╭─ Provided records
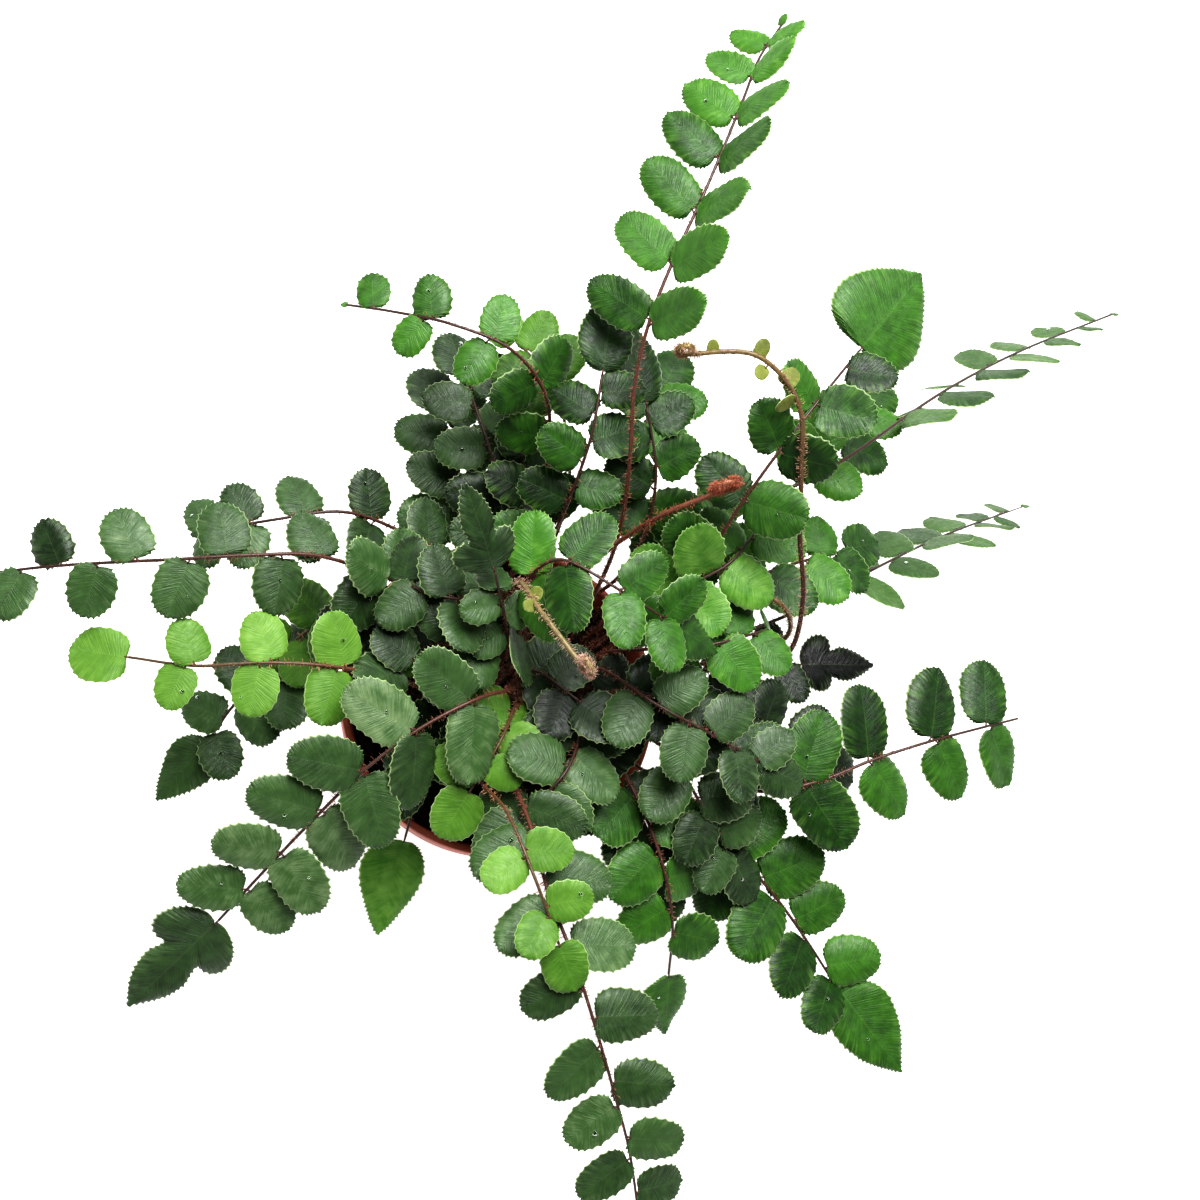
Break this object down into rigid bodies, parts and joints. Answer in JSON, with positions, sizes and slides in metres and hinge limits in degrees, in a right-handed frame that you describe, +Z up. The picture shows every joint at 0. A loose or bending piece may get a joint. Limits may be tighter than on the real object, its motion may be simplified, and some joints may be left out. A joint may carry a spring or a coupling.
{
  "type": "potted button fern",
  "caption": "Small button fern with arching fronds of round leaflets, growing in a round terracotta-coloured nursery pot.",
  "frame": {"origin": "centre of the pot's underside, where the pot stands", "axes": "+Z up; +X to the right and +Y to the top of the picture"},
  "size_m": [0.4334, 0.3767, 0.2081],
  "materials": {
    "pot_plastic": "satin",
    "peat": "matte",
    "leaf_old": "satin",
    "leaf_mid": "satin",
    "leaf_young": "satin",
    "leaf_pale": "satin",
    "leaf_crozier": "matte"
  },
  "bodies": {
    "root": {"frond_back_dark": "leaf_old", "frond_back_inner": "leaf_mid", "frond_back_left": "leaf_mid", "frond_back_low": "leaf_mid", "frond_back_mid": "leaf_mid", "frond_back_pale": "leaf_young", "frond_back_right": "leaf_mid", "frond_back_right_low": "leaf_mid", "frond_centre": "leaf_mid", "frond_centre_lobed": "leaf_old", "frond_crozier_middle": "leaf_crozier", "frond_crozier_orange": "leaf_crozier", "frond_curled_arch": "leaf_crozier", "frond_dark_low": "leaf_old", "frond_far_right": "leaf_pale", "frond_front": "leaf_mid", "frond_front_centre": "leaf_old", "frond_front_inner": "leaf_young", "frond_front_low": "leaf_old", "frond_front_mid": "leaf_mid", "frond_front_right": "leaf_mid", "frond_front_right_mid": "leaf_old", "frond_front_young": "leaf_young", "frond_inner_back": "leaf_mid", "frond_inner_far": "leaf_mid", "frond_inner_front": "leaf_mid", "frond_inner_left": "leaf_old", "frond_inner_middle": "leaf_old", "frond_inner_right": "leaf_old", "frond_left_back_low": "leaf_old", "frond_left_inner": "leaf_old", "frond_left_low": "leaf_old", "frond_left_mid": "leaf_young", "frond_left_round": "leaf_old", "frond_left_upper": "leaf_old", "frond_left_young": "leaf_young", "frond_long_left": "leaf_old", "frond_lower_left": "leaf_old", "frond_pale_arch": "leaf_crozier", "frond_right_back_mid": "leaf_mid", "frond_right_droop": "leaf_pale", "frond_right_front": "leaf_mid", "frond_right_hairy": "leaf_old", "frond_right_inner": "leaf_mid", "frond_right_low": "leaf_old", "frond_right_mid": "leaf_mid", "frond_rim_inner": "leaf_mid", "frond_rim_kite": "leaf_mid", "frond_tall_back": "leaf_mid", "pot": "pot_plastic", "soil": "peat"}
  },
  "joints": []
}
╰─
╭─ Provided records
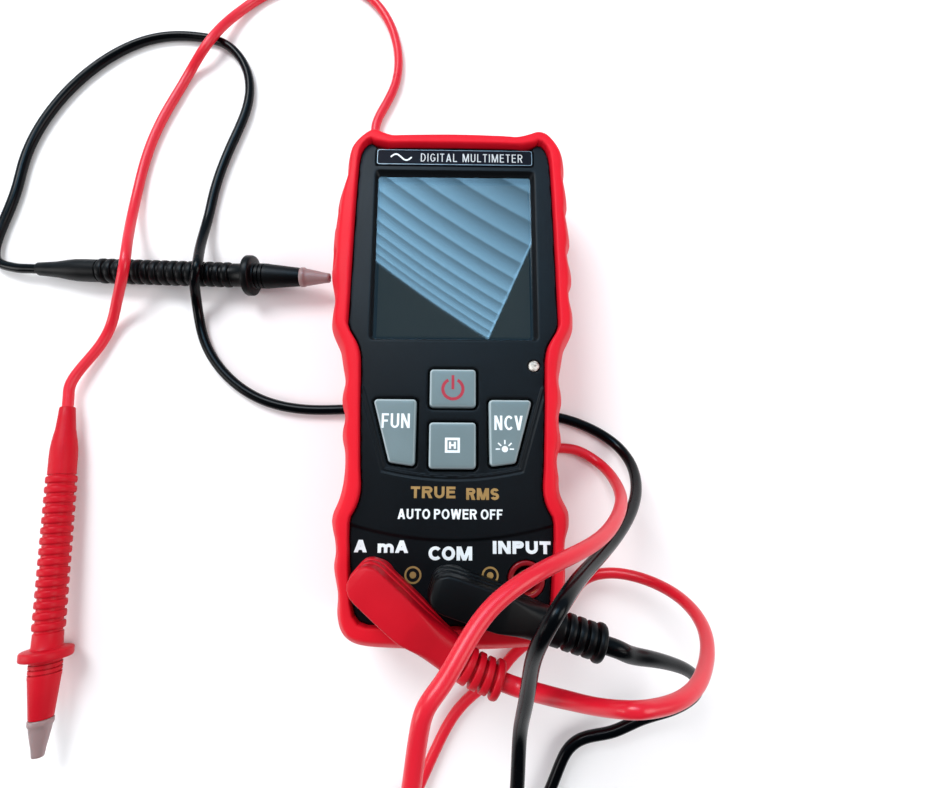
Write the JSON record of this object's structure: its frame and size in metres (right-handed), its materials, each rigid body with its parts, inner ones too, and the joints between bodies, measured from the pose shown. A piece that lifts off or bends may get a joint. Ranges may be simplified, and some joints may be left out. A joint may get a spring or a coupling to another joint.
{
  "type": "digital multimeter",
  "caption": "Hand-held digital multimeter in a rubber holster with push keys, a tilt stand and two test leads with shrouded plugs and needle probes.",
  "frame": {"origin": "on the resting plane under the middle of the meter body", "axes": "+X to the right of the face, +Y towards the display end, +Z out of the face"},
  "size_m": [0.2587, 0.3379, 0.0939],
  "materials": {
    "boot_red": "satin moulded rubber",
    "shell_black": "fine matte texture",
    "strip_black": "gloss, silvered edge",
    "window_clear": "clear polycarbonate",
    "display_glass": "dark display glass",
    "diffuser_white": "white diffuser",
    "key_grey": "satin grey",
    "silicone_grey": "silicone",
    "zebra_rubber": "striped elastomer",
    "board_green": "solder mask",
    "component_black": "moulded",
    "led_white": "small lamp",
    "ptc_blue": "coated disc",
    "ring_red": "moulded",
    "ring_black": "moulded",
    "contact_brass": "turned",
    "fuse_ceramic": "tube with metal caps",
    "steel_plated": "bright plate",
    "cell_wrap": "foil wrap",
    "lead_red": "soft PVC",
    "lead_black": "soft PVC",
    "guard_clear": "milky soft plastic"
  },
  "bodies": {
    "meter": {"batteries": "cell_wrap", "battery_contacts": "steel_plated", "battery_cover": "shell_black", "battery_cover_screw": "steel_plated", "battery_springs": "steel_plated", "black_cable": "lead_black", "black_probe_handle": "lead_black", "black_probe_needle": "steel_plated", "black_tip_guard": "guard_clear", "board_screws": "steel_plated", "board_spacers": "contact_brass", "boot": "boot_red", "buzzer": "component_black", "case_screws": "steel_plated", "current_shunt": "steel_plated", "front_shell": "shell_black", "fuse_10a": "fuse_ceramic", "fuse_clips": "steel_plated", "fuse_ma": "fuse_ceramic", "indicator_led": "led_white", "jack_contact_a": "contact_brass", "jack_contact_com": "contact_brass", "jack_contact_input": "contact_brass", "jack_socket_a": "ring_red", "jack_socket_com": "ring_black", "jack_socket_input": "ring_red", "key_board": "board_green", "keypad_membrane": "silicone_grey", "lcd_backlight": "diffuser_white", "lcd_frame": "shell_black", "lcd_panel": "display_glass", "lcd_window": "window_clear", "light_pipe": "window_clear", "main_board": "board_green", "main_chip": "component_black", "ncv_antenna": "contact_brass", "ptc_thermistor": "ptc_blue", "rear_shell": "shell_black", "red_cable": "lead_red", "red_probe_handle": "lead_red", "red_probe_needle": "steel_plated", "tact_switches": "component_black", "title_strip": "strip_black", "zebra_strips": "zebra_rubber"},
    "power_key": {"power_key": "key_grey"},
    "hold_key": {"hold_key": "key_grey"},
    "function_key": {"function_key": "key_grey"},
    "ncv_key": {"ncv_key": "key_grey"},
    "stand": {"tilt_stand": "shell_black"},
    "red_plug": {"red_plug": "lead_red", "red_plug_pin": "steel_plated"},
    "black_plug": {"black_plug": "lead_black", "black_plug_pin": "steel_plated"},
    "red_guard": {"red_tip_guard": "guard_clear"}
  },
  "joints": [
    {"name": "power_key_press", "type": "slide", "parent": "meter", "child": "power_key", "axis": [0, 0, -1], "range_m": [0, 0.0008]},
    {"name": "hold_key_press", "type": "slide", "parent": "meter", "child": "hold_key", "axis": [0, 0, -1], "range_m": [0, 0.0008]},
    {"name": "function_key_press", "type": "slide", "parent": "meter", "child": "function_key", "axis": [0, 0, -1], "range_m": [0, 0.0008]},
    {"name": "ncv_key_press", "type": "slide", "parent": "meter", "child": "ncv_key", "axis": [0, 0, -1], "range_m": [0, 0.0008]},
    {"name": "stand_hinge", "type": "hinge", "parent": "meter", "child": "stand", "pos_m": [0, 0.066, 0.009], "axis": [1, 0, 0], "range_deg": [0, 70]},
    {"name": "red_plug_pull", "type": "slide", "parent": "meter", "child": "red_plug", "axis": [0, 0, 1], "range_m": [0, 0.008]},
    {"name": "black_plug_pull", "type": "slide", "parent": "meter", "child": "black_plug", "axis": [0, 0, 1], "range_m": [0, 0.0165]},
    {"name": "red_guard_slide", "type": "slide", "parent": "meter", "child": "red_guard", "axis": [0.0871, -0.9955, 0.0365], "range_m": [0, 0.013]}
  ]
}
╰─
◆ What to do
Check each line above for the string "rigid" and show the ones that have it.

◆ Response to this exercise
Break this object down into rigid bodies, parts and joints. Answer in JSON, with positions, sizes and slides in metres and hinge limits in degrees, in a right-handed frame that you describe, +Z up. The picture shows every joint at 0. A loose or bending piece may get a joint. Limits may be tighter than on the real object, its motion may be simplified, and some joints may be left out. A joint may carry a spring or a coupling.
Write the JSON record of this object's structure: its frame and size in metres (right-handed), its materials, each rigid body with its parts, inner ones too, and the joints between bodies, measured from the pose shown. A piece that lifts off or bends may get a joint. Ranges may be simplified, and some joints may be left out. A joint may get a spring or a coupling to another joint.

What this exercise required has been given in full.